Culture Vulture (30-07-2014)

Update: July, 30/2014 - 08:49

Online literature appeared in Viet Nam about 10 years ago and has become an integral part of the nation's literature. Apart from online books topping local best-seller lists, readers also see some cheap trash. Han Nhu, whose real name is Nguyen Thi Minh Ngoc, is one of the most popular online writers. She has had two books printed and one adapted for film. She talks with Culture Vulture about the opportunities for young writers as well as their responsibility to create serious online literature.

Why did you choose online forums and social networks to set up your career of a writer?

Nowadays, writers can actively promote their works on social networks, forums and personal blogs. They can upload the whole or a part of their stories and receive readers' response and comments promptly. With a printed book, an author has to wait a long time for feedback.
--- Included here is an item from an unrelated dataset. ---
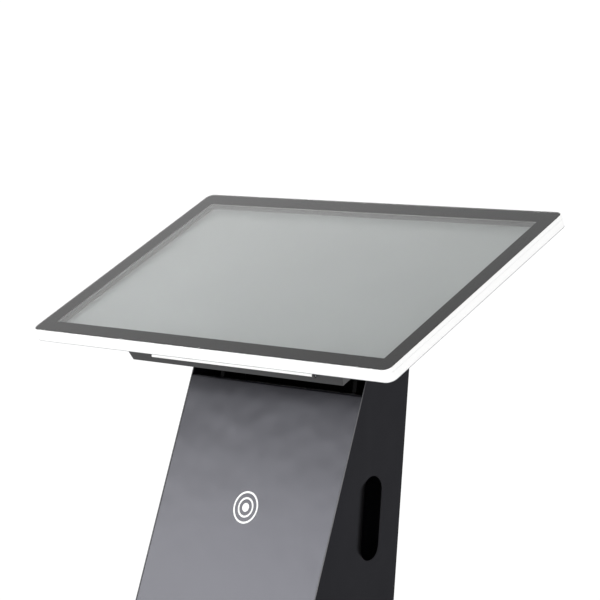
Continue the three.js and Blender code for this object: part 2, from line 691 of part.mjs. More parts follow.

I think I'm a part of the virtual world. In that society, I have friends and a place to share my photos, stories and feelings.That's the reasons I chose the internet as a foundation for my career. I share my stories on the internet with the aim of introducing myself and my works to friends and readers who have little opportunity to buy or read printed books. I also want to pay tribute to my friends, some of them whom I have never met. They always follow and encourage me to write.

What do you think about online literature if anyone holding an account can write a story and share it with others? Is it easy to be called a writer?

The online world is much bigger than the world of orthodox printed literature. The number of its members is uncountable, but not all of them are professional or can be considered writers.

Readers are strict and intelligent enough to filter out the trash from true literary works. Online writers are always faced with the elimination. They have to maintain creativity and renewal. If they don't improve themselves, they will be ignored.

Most young writers now choose online forums as their starting position and target printed literature as their eventual goal.

As I said before, online literature not only helps promote stories effectively, it also builds a bridge for authors and readers to exchange and discuss.

What are the disadvantages of online literature?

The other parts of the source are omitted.